— Requirements —
Only the lines starting at the one that contains "cad_parts[node].hide_render = cad_parts[node].hide_viewport" and running to the end should be repeated, exactly as written.

— Stored data —
● ● ● ● ● ● ●

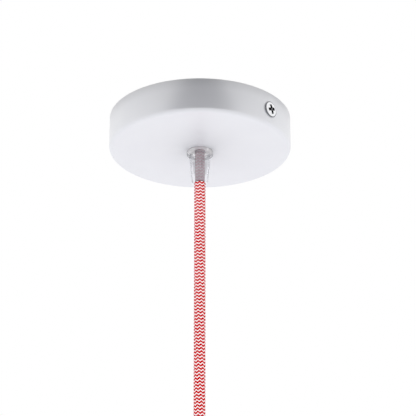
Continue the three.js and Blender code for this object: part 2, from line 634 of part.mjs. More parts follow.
function ceilingAssembly() {
  const screwSeat = canopyRadius + SEAT;
  const gripSeat = -CANOPY_HEIGHT - SEAT;
  const innerFloor = -CANOPY_HEIGHT + CANOPY_WALL;
  const underBracket = -BRACKET_THICKNESS - SEAT;
  const earthSeat = underBracket - LUG_THICKNESS - SEAT;
  const quarter = Math.PI / 2;
  const earthReach = -earthSeat - SEAT;
  const earthScrew = slottedScrew(EARTH_SCREW_DIAMETER, earthReach, EARTH_SCREW_HEAD_DIAMETER, EARTH_SCREW_HEAD_HEIGHT);
  return groupOf([
    meshOf('canopy_cup', canopyCup(), paint()),
    meshOf('ceiling_bracket', ceilingBracket(), zincSteel()),
    placed(meshOf('side_screw_right', domedCrossScrew(), chrome()), [screwSeat, 0, -SIDE_SCREW_DROP], [0, quarter, 0]),
    placed(meshOf('side_screw_left', domedCrossScrew(), chrome()), [-screwSeat, 0, -SIDE_SCREW_DROP], [0, -quarter, 0]),
    groupOf(gripPieces('grip', stemInCanopy + SEAT), [0, 0, gripSeat]),
    placed(meshOf('grip_washer', toothedWasher(), zincSteel()), [0, 0, innerFloor + SEAT]),
    placed(meshOf('grip_nut', hexNut(), zincSteel()), [0, 0, innerFloor + 2 * SEAT + WASHER_THICKNESS]),
    groupOf(blockPieces(), [blockMiddle, 0, underBracket]),
    placed(meshOf('earth_lug', ringLug(EARTH_SCREW_DIAMETER), brass()), [-EARTH_OFFSET, 0, underBracket]),
    placed(meshOf('earth_screw', earthScrew, brass()), [-EARTH_OFFSET, 0, earthSeat], [Math.PI, 0, 0]),
    ...upperCores(),
  ]);
}

// Lamp holder, with the sleeve's top face at z = 0

function holderSleeve() {
  return turned(pressedCup(holderRadius, HOLDER_HEIGHT, HOLDER_WALL, HOLDER_EDGE_RADIUS, 0, -HOLDER_HEIGHT), MEDIUM_ROUND);
}

function holderStirrup() {
  const middle = STIRRUP_THICKNESS / 2;
  const reach = stirrupHalfSpan - middle;
  const inner = stirrupScrewOffset - LUG_RING_DIAMETER / 2;
  const [top, foot] = [stirrupTop - middle, stirrupFeet + middle];
  const line = [[-inner, foot], [-reach, foot], [-reach, top], [reach, top], [reach, foot], [inner, foot]];
  const strip = pushedAcross(foldedStrip(line, STIRRUP_THICKNESS, STIRRUP_BEND_RADIUS), STIRRUP_WIDTH);
  const through = 2 * STIRRUP_THICKNESS;
  const cuts = [
    rod(stemHole, through, [0, 0, stirrupTop - 1.5 * STIRRUP_THICKNESS], [0, 0, 0], GRIP_ROUND),
    ...[1, -1].map((side) =>
      rod(STIRRUP_SCREW_DIAMETER / 2 + FIT, through, [side * stirrupScrewOffset, 0, stirrupFeet - STIRRUP_THICKNESS / 2])),
  ];
  return cuts.reduce((part, cut) => part.subtract(cut), strip);
}

function socketBody() {
  const bore = shellOuterRadius + FIT;
  const bottom = socketTop - SOCKET_HEIGHT;
  const floor = socketTop - SOCKET_FLOOR;
  const edge = SOCKET_EDGE_RADIUS;
  const chamfer = SOCKET_LIP_CHAMFER;
  const profile = [
    [0, socketTop],
    ...arc([socketRadius - edge, socketTop - edge], edge, 90, 0),
    ...arc([socketRadius - edge, bottom + edge], edge, 0, -90),
    [bore + chamfer, bottom],
    [bore, bottom + chamfer],
    [bore, floor],
    [0, floor],
  ];
  const deep = STIRRUP_SCREW_LENGTH - STIRRUP_THICKNESS - SEAT + FIT;
  const rivetHole = RIVET_DIAMETER / 2 + FIT;
  const cuts = [
    ...[1, -1].map((side) => rod(STIRRUP_SCREW_DIAMETER / 2 + FIT, deep + 1, [side * stirrupScrewOffset, 0, socketTop - deep])),
    rod(rivetHole, SOCKET_FLOOR + 2, [0, LIVE_RIVET_OFFSET, floor - 1]),
    rod(rivetHole, SOCKET_FLOOR + 2, [0, -shellRivetOffset, floor - 1]),
  ];
  return cuts.reduce((part, cut) => part.subtract(cut), turned(profile, MEDIUM_ROUND));
}

// Edison screw shell: a drawn sleeve whose wall follows a rounded right-hand thread, with a flange at its top

function threadSwing(depthBelowTop, angle) {
  const start = SHELL_PLAIN_TOP;
  const length = THREAD_TURNS * THREAD_PITCH;
  const along = depthBelowTop - start;
  if (along <= 0 || along >= length) return 0;
  const fade = Math.min(1, along / (THREAD_PITCH / 2), (length - along) / (THREAD_PITCH / 2));
  const phase = (2 * Math.PI * depthBelowTop) / THREAD_PITCH + angle;
  return (fade * THREAD_DEPTH * Math.cos(phase)) / 2;
}

function screwShell() {
  const mean = (SHELL_INNER_DIAMETER + THREAD_DEPTH) / 2;
  const length = SHELL_PLAIN_TOP + THREAD_TURNS * THREAD_PITCH + SHELL_PLAIN_MOUTH;
  const threadRows = THREAD_TURNS * THREAD_ROWS_PER_TURN;
  const depths = [SHELL_WALL];
  for (let i = 0; i <= threadRows; i += 1) depths.push(SHELL_PLAIN_TOP + (i * THREAD_PITCH) / THREAD_ROWS_PER_TURN);
  depths.push(length);
  const flangeBore = SHELL_FLANGE_BORE / 2;
  const wall = (offset) => (depth) => ({ depth, radius: (angle) => mean + offset + threadSwing(depth, angle) });
  const rows = [
    { depth: SHELL_WALL, radius: () => flangeBore },
    { depth: 0, radius: () => flangeBore },
    { depth: 0, radius: () => mean + SHELL_WALL },
    ...depths.slice(1).map(wall(SHELL_WALL)),
    ...depths.slice().reverse().map(wall(0)),
  ];
  const position = [];
  for (const { depth, radius } of rows) {
    for (let k = 0; k < THREAD_ROUND; k += 1) {
      const angle = (2 * Math.PI * k) / THREAD_ROUND;
      position.push(radius(angle) * Math.cos(angle), radius(angle) * Math.sin(angle), -depth);
    }
  }
  const index = [];
  for (let i = 0; i < rows.length; i += 1) {
    const [row, next] = [i * THREAD_ROUND, ((i + 1) % rows.length) * THREAD_ROUND];
    for (let k = 0; k < THREAD_ROUND; k += 1) {
      const turn = (k + 1) % THREAD_ROUND;
      index.push(row + k, next + k, next + turn, row + k, next + turn, row + turn);
    }
  }
  const geometry = new THREE.BufferGeometry();
  geometry.setAttribute('position', new THREE.Float32BufferAttribute(position, 3));
  geometry.setIndex(index);
  const rivet = rod(RIVET_DIAMETER / 2 + FIT, 4 * SHELL_WALL, [0, -shellRivetOffset, -2 * SHELL_WALL]);
  return solidFrom(geometry).subtract(rivet);
}

// Spring strip under the socket's floor: a riveted foot, a bend down and a tongue across the middle

function centreContact() {
  const middle = -CONTACT_THICKNESS / 2;
  const foot = LIVE_RIVET_OFFSET + CONTACT_FOOT / 2;
  const bend = LIVE_RIVET_OFFSET - CONTACT_FOOT / 2;
  const tip = -LIVE_RIVET_OFFSET;
  const line = [[foot, middle], [bend, middle], [0, -CONTACT_DROP], [tip, -CONTACT_DROP + 1.2]];
  const strip = pushedAcross(foldedStrip(line, CONTACT_THICKNESS, CONTACT_THICKNESS), CONTACT_WIDTH);
  return strip.subtract(rod(RIVET_DIAMETER / 2 + FIT, 3, [LIVE_RIVET_OFFSET, 0, -2]));
}

// Rivet with its head's upper face at z = 0 and its shank up through the socket's floor
function contactRivet(packed) {
  const [shank, head] = [RIVET_DIAMETER / 2, RIVET_HEAD_DIAMETER / 2];
  const length = packed + SEAT + SOCKET_FLOOR + SEAT + RIVET_GRIP;
  const round = RIVET_HEAD_HEIGHT / 2;
  return turned([
    [0, -RIVET_HEAD_HEIGHT], [head - round, -RIVET_HEAD_HEIGHT], [head, -round], [head, 0], [shank, 0], [shank, length], [0, length],
  ], SMALL_ROUND);
}

// Holder terminal, standing on z = 0 round its clamp screw's axis, with its rivet hole to one side of that
function holderTerminal(rivetShift) {
  const shape = roundedRectangle(TERMINAL_WIDTH, TERMINAL_WIDTH, TERMINAL_CORNER_RADIUS);
  const wire = rod(CORE_DIAMETER / 2 + FIT, TERMINAL_WIDTH + 2, [-TERMINAL_WIDTH / 2 - 1, 0, TERMINAL_WIRE_HEIGHT], [0, Math.PI / 2, 0]);
  const clamp = rod(clampScrewHole, TERMINAL_HEIGHT - TERMINAL_WIRE_HEIGHT + 1, [0, 0, TERMINAL_WIRE_HEIGHT]);
  const rivet = rod(RIVET_DIAMETER / 2 + FIT, RIVET_GRIP + FIT + 1, [0, rivetShift, -1]);
  return pushed(shape, TERMINAL_HEIGHT).subtract(wire).subtract(clamp).subtract(rivet);
}

function terminalPieces(name, y, rivetY, packed) {
  const base = socketTop + SEAT;
  const tip = TERMINAL_HEIGHT + SEAT - TERMINAL_WIRE_HEIGHT - COPPER_DIAMETER / 2 - FIT;
  const screw = slottedScrew(CLAMP_SCREW_DIAMETER, tip, CLAMP_HEAD_DIAMETER, CLAMP_HEAD_HEIGHT);
  const rivetSeat = shellTop - packed - SEAT;
  return [
    placed(meshOf(`${name}_terminal`, holderTerminal(rivetY - y), brass()), [0, y, base]),
    placed(meshOf(`${name}_terminal_screw`, screw, zincSteel()), [0, y, base + TERMINAL_HEIGHT + SEAT]),
    placed(meshOf(`${name}_rivet`, contactRivet(packed + SEAT), brass()), [0, rivetY, rivetSeat]),
  ];
}

// Cores in the lamp holder, from the jacket's lower end to the terminals and the earth lug

function lowerCores() {
  const start = jacketEnd - holderTop - SEAT;
  const wireZ = socketTop + SEAT + TERMINAL_WIRE_HEIGHT;
  const side = TERMINAL_WIDTH / 2 - FIT;
  const lay = CORE_LAY_RADIUS;
  const toTerminal = (x, y) => [
    [0.5 * x, Math.sign(y) * lay, start], [0.6 * x, Math.sign(y) * lay, start - 1.6], [5 * x, y * 0.7, start - 4.4],
    [9 * x, y, wireZ + 4.2], [9 * x, y, wireZ + 1.8], [7 * x, y, wireZ], [side * x, y, wireZ],
  ];
  const lugZ = stirrupFeet + STIRRUP_THICKNESS + SEAT + LUG_BARREL_DIAMETER / 2;
  const lugX = -stirrupScrewOffset + LUG_NECK + LUG_BARREL_LENGTH + FIT;
  const toLug = [
    [-lay, 0, start], [-lay, 0, start - 1.8], [0.4, -0.2, start - 5.6], [3.4, -0.4, lugZ + 5.2], [3.2, -0.2, lugZ + 1.6],
    [lugX + 2.2, 0, lugZ], [lugX, 0, lugZ],
  ];
  return [
    meshOf('lower_core_live', coreSolid(toTerminal(1, liveTerminalMiddle), [-1, 0, 0]), coreFinish.live()),
    meshOf('lower_core_neutral', coreSolid(toTerminal(1, -shellRivetOffset), [-1, 0, 0]), coreFinish.neutral()),
    meshOf('lower_core_earth', coreSolid(toLug, [-1, 0, 0]), coreFinish.earth()),
  ];
}

function lampHolder() {
  const screwLength = STIRRUP_SCREW_LENGTH;
  const footTop = stirrupFeet + STIRRUP_THICKNESS + SEAT;
  const stirrupScrew = (reach) =>
    slottedScrew(STIRRUP_SCREW_DIAMETER, reach, STIRRUP_SCREW_HEAD_DIAMETER, STIRRUP_SCREW_HEAD_HEIGHT);
  const lugRoom = LUG_THICKNESS + SEAT;
  const grip = groupOf(gripPieces('holder_grip', stemInHolder + SEAT), [0, 0, SEAT], [Math.PI, 0, 0]);
  return groupOf([
    grip,
    meshOf('holder_sleeve', holderSleeve(), paint()),
    meshOf('holder_stirrup', holderStirrup(), zincSteel()),
    placed(meshOf('holder_nut', hexNut(), zincSteel()), [0, 0, stirrupTop - STIRRUP_THICKNESS - SEAT], [Math.PI, 0, 0]),
    placed(meshOf('stirrup_screw_right', stirrupScrew(screwLength), zincSteel()), [stirrupScrewOffset, 0, footTop]),
    placed(meshOf('stirrup_screw_left', stirrupScrew(screwLength), zincSteel()), [-stirrupScrewOffset, 0, footTop + lugRoom]),
    placed(meshOf('holder_earth_lug', ringLug(STIRRUP_SCREW_DIAMETER), brass()), [-stirrupScrewOffset, 0, footTop], [Math.PI, 0, 0]),
    meshOf('socket_body', socketBody(), porcelain()),
    placed(meshOf('screw_shell', screwShell(), brass()), [0, 0, shellTop]),
    placed(meshOf('centre_contact', centreContact(), brass()), [0, 0, shellTop], [0, 0, Math.PI / 2]),
    ...terminalPieces('live', liveTerminalMiddle, LIVE_RIVET_OFFSET, CONTACT_THICKNESS),
    ...terminalPieces('neutral', -shellRivetOffset, -shellRivetOffset, SHELL_WALL),
    ...lowerCores(),
  ]);
}

function textileCable() {
  return meshOf('textile_cable', swept(CABLE_ROUTE, CABLE_DIAMETER / 2, CABLE_ROUND, CABLE_ROUTE.length - 1), braid());
}

const holder = lampHolder();
holder.position.z = holderTop;

const group = groupOf([ceilingAssembly(), textileCable(), holder]);

export default group;
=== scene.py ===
import math

import bmesh
import bpy
from mathutils import Matrix, Vector


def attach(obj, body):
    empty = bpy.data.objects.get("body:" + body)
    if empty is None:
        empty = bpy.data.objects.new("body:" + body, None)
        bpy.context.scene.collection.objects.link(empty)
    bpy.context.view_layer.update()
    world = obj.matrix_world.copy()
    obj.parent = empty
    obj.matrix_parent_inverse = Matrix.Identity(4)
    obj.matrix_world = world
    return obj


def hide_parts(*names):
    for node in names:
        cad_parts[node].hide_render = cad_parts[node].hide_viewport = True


# Looks of the pendant cord set. Every piece is drawn in millimetres, on the sizes of the part's source,
# and turned into metres when it is stood in its place.

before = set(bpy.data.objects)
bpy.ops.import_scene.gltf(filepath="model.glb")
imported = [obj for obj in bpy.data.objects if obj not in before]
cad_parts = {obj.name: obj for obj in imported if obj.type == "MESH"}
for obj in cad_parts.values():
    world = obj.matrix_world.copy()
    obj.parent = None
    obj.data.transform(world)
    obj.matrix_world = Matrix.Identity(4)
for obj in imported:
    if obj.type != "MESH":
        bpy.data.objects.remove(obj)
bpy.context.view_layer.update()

MM = 0.001
TAU = 2 * math.pi

# Camera, from a fit to the canopy's outline: it stands below the canopy and looks up
CAMERA_PLACE = (0.70908, -0.81914, -0.53856)
CAMERA_PITCH = 23.66
CAMERA_TURN = 40.6
CAMERA_LENS = 157.05

# Clearances, between a shaft and its hole and between two faces that lie on each other
FIT = 0.3
SEAT = 0.1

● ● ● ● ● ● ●

— The answer —
        cad_parts[node].hide_render = cad_parts[node].hide_viewport = True


# Looks of the pendant cord set. Every piece is drawn in millimetres, on the sizes of the part's source,
# and turned into metres when it is stood in its place.

before = set(bpy.data.objects)
bpy.ops.import_scene.gltf(filepath="model.glb")
imported = [obj for obj in bpy.data.objects if obj not in before]
cad_parts = {obj.name: obj for obj in imported if obj.type == "MESH"}
for obj in cad_parts.values():
    world = obj.matrix_world.copy()
    obj.parent = None
    obj.data.transform(world)
    obj.matrix_world = Matrix.Identity(4)
for obj in imported:
    if obj.type != "MESH":
        bpy.data.objects.remove(obj)
bpy.context.view_layer.update()

MM = 0.001
TAU = 2 * math.pi

# Camera, from a fit to the canopy's outline: it stands below the canopy and looks up
CAMERA_PLACE = (0.70908, -0.81914, -0.53856)
CAMERA_PITCH = 23.66
CAMERA_TURN = 40.6
CAMERA_LENS = 157.05

# Clearances, between a shaft and its hole and between two faces that lie on each other
FIT = 0.3
SEAT = 0.1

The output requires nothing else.